Reproduce the lines from the one bearing "const watermelon = new" through the one bearing "bpy.context.scene.collection.objects.link(empty)", inclusive. Copy them exactly; include no other line.

** start of Source excerpt **

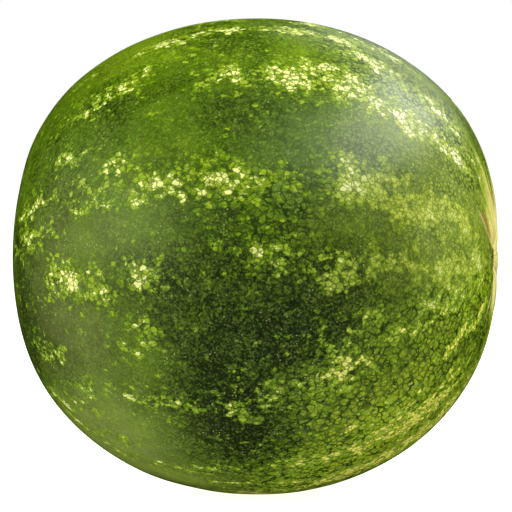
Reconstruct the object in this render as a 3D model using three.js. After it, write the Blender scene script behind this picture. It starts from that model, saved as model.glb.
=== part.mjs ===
// A whole, uncut watermelon lying on its side, as one closed solid.
// Millimetres, +Z up. The stem end points along +X and the blossom end along -X.
// The origin is on the ground, under the middle of the fruit.

import * as THREE from 'three';
import { mergeVertices } from 'three/addons/utils/BufferGeometryUtils.js';

// Body: the half sizes are measured from the belly, the fattest ring round the fruit.
const stemReach = 129.0;       // belly to the stem end
const blossomReach = 125.5;    // belly to the blossom end
const halfWidth = 126.4;
const heightAbove = 126.6;     // belly centre to the top
const heightBelow = 127.2;     // belly centre to the underside, before it settles

// Fullness is the exponent of the long outline: 2 is an ellipse, more is squarer shoulders.
const fullnessTop = 2.65;
const fullnessUnder = 2.45;
const fullnessGain = 0.39;     // added at the blossom end
const shoulderEase = 0.0165;   // share by which the shoulders are drawn in

// The spot that the fruit has settled on.
const settledDepth = 1.3;      // how much of the underside is pressed flat
const settledBlend = 0.25;     // height of the soft edge round the flat

// Hollow round the stem scar, and the scar itself.
const stemHollow = { depth: 2.4, radius: 8.0 };
const stemScar = { depth: 0.8, radius: 4.5, wall: 1.4 };
const blossomHollow = { depth: 1.5, radius: 9.0 };
const blossomScar = { depth: 0.6, radius: 3.6, wall: 1.2 };

// Furrows that run out of the stem hollow between low lobes. The angle is in degrees
// round the fruit's axis, 0 towards -Y and 90 towards the top.
const stemFurrows = [
  { angle: 38, depth: 1.8, reach: 46 },
  { angle: 84, depth: 0.9, reach: 34 },
  { angle: 127, depth: 1.5, reach: 42 },
  { angle: 166, depth: 0.9, reach: 32 },
  { angle: 207, depth: 1.4, reach: 40 },
  { angle: 246, depth: 0.8, reach: 30 },
  { angle: 284, depth: 1.3, reach: 38 },
  { angle: 335, depth: 0.4, reach: 30 },
];
const blossomFurrows = [
  { angle: 12, depth: 0.5, reach: 26 },
  { angle: 75, depth: 0.7, reach: 30 },
  { angle: 141, depth: 0.5, reach: 24 },
  { angle: 199, depth: 0.7, reach: 30 },
  { angle: 263, depth: 0.5, reach: 26 },
  { angle: 318, depth: 0.6, reach: 28 },
];
const furrowStart = 3.5;       // distance from the axis where furrows begin
const furrowRise = 6.0;        // distance over which they reach full depth
const furrowHalfWidth = 3.0;
const furrowSpread = 0.06;     // widening for each millimetre outwards

// Growth leaves very low lobes along the fruit and a slow unevenness over it.
const lobe = { height: 0.3, count: 8, turn: 20 };
const sway = { height: 0.35, turn: 65 };

// Facets: strips round the axis and rings along it. Rings crowd towards the two ends, most
// at the stem, and strips crowd towards the underside, where the flat spot is.
const strips = 84;
const rings = 58;
const crowdStem = 0.1;
const crowdEnds = 0.2;
const crowdTips = 0.07;
const crowdUnder = 0.25;

const degree = Math.PI / 180;

function smoothStep(low, high, value) {
  const share = THREE.MathUtils.clamp((value - low) / (high - low), 0, 1);
  return share * share * (3 - 2 * share);
}

// How far the two ends are hollowed at a distance from the axis, in the direction lon.
function hollowDepth(hollow, scar, furrows, radius, lon) {
  let depth = hollow.depth * Math.exp(-((radius / hollow.radius) ** 2));
  const wallOuter = scar.radius + scar.wall / 2;
  depth += scar.depth * (1 - smoothStep(wallOuter - scar.wall, wallOuter, radius));
  const begun = smoothStep(furrowStart, furrowStart + furrowRise, radius);
  const width = furrowHalfWidth + furrowSpread * radius;
  for (const furrow of furrows) {
    const turn = lon - furrow.angle * degree;
    if (Math.cos(turn) > 0) {
      const aside = (radius * Math.sin(turn)) / width;
      const fade = Math.exp(-((radius / furrow.reach) ** 2));
      depth += furrow.depth * begun * fade * Math.exp(-(aside ** 2));
    }
  }
  return depth;
}

// Height below zero is pressed flat at zero, with a soft edge.
function settle(height) {
  if (height > settledBlend) {
    return height;
  }
  if (height < -settledBlend) {
    return 0;
  }
  return (height + settledBlend) ** 2 / (4 * settledBlend);
}

// A point of the rind: polar runs from the stem end to the blossom end, lon round the axis.
function rindPoint(polar, lon) {
  const up = Math.sin(lon);
  const side = Math.cos(lon);
  const along = Math.cos(polar);
  const girth = Math.sin(polar);

  const halfHeight = up > 0 ? heightAbove : heightBelow;
  const lowLobe = lobe.height * Math.cos(lobe.count * lon - lobe.turn * degree);
  const slowSway = sway.height * Math.sin(2 * lon + sway.turn * degree) * along;
  const ringRadius = 1 / Math.hypot(side / halfWidth, up / halfHeight);
  const eased = 1 - shoulderEase * Math.sin(2 * polar) ** 4;
  const radius = girth * ringRadius * eased + girth * girth * (lowLobe + slowSway);

  const middle = (fullnessTop + fullnessUnder) / 2;
  const tilt = (fullnessTop - fullnessUnder) / 2;
  const fullness = middle + tilt * up + (fullnessGain * (1 - along)) / 2;
  const reach = (stemReach + blossomReach) / 2 + ((stemReach - blossomReach) / 2) * along;
  let x = Math.sign(along) * reach * Math.sqrt(Math.max(0, 1 - girth ** fullness));
  if (along > 0) {
    x -= hollowDepth(stemHollow, stemScar, stemFurrows, radius, lon);
  } else {
    x += hollowDepth(blossomHollow, blossomScar, blossomFurrows, radius, lon);
  }

  const ground = settledDepth - heightBelow;
  const z = ground + settle(radius * up - ground);
  return new THREE.Vector3(x, -radius * side, z);
}

// Moves evenly spaced rings closer together towards the ends.
function crowdRings(angle) {
  const stem = crowdStem * Math.sin(angle);
  const ends = crowdEnds * Math.sin(2 * angle);
  const tips = crowdTips * Math.sin(4 * angle);
  return angle - stem - ends - tips;
}

// The fruit starts as a unit ball whose poles lie along X, and each corner goes to the rind.
function fruitGeometry() {
  const ball = new THREE.SphereGeometry(1, strips, rings);
  ball.deleteAttribute('normal');
  ball.deleteAttribute('uv');
  const geometry = mergeVertices(ball);
  geometry.rotateZ(-90 * degree);

  const corners = geometry.attributes.position;
  const corner = new THREE.Vector3();
  for (let i = 0; i < corners.count; i += 1) {
    corner.fromBufferAttribute(corners, i).normalize();
    const angle = Math.acos(THREE.MathUtils.clamp(corner.x, -1, 1));
    const turn = Math.atan2(corner.z, -corner.y);
    const point = rindPoint(crowdRings(angle), turn - crowdUnder * Math.cos(turn));
    corners.setXYZ(i, point.x, point.y, point.z);
  }

  // Origin: bottom middle of the box round the fruit.
  geometry.computeBoundingBox();
  const box = geometry.boundingBox;
  const middle = box.getCenter(new THREE.Vector3());
  geometry.translate(-middle.x, -middle.y, -box.min.z);
  geometry.computeVertexNormals();
  return geometry;
}

const rind = new THREE.MeshStandardMaterial({
  color: new THREE.Color(0.3, 0.4, 0.1),
  roughness: 0.4,
  metalness: 0,
});

const watermelon = new THREE.Mesh(fruitGeometry(), rind);
watermelon.name = 'watermelon';

const fruit = new THREE.Group();
fruit.name = 'fruit';
fruit.add(watermelon);

export default fruit;
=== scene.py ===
import math

import bpy
import numpy as np
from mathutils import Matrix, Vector


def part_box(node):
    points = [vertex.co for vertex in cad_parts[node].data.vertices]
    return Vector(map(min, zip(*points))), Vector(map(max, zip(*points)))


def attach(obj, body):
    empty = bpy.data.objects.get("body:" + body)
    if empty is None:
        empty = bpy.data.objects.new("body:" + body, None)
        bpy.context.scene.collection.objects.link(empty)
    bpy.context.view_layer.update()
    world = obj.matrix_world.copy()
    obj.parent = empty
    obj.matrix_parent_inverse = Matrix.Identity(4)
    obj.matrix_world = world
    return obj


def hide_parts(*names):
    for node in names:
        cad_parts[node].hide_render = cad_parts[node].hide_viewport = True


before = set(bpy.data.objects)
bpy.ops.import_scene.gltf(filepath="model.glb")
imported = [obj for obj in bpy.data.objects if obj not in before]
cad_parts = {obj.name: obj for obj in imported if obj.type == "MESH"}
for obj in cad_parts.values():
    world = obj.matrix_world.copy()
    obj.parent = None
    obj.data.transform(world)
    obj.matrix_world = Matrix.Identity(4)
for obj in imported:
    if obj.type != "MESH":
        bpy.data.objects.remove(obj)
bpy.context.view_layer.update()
cadLow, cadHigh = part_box("watermelon")
print("frame loaded")

mm = 0.001
degree = math.pi / 180


def addObject(name, data):
    made = bpy.data.objects.new(name, data)
    bpy.context.scene.collection.objects.link(made)
    return made


# The rind's form, in millimetres from the middle of the belly. Angles round the fruit are
# in degrees, 0 towards -Y and 90 towards the top. The stem end points along +X.
rindForm = {
    "stemReach": 129.0,
    "blossomReach": 125.5,
    "halfWidth": 126.4,
    "heightAbove": 126.6,
    "heightBelow": 127.2,
    "fullnessTop": 2.65,  # 2 is an ellipse, more has squarer shoulders
    "fullnessUnder": 2.45,
    "fullnessGain": 0.39,  # added at the blossom end
    "shoulderEase": 0.0165,
    "settledDepth": 1.3,
    "settledBlend": 0.25,
    "lobes": (0.3, 8, 20),  # height, count, turn
    "sway": (0.35, 65),  # height, turn
    "furrowStart": 3.5,
    "furrowRise": 6.0,
    "furrowHalfWidth": 3.0,
    "furrowSpread": 0.06,
    "strips": 384,
    "rings": 256,
    "stemCrowding": (7.0, 0.13),  # extra rings at the stem, and the angle over which they thin out
    "blossomCrowding": (4.0, 0.12),
    "unevenness": (0.16, 26, 11),  # height, size and seed of the soft lumps all over
    "groundFade": (0.2, 4),  # heights over the ground between which the relief comes in
    # low relief round and in the two scars
    "scarRays": (18, 46),  # fewest and most waves in the rays round a scar
    "rayStart": 4,
    "rayReach": 30,
    "corkGrain": (0.16, 0.9),  # height, size
    "corkRays": (0.1, 5, 15),  # height, fewest and most waves
    "corkRim": (-1, 0.6),  # the cork ends between these distances from the scar's rim
    "corkMiddle": 1.2,
}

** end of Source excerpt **

**Solved problem**
const watermelon = new THREE.Mesh(fruitGeometry(), rind);
watermelon.name = 'watermelon';

const fruit = new THREE.Group();
fruit.name = 'fruit';
fruit.add(watermelon);

export default fruit;
=== scene.py ===
import math

import bpy
import numpy as np
from mathutils import Matrix, Vector


def part_box(node):
    points = [vertex.co for vertex in cad_parts[node].data.vertices]
    return Vector(map(min, zip(*points))), Vector(map(max, zip(*points)))


def attach(obj, body):
    empty = bpy.data.objects.get("body:" + body)
    if empty is None:
        empty = bpy.data.objects.new("body:" + body, None)
        bpy.context.scene.collection.objects.link(empty)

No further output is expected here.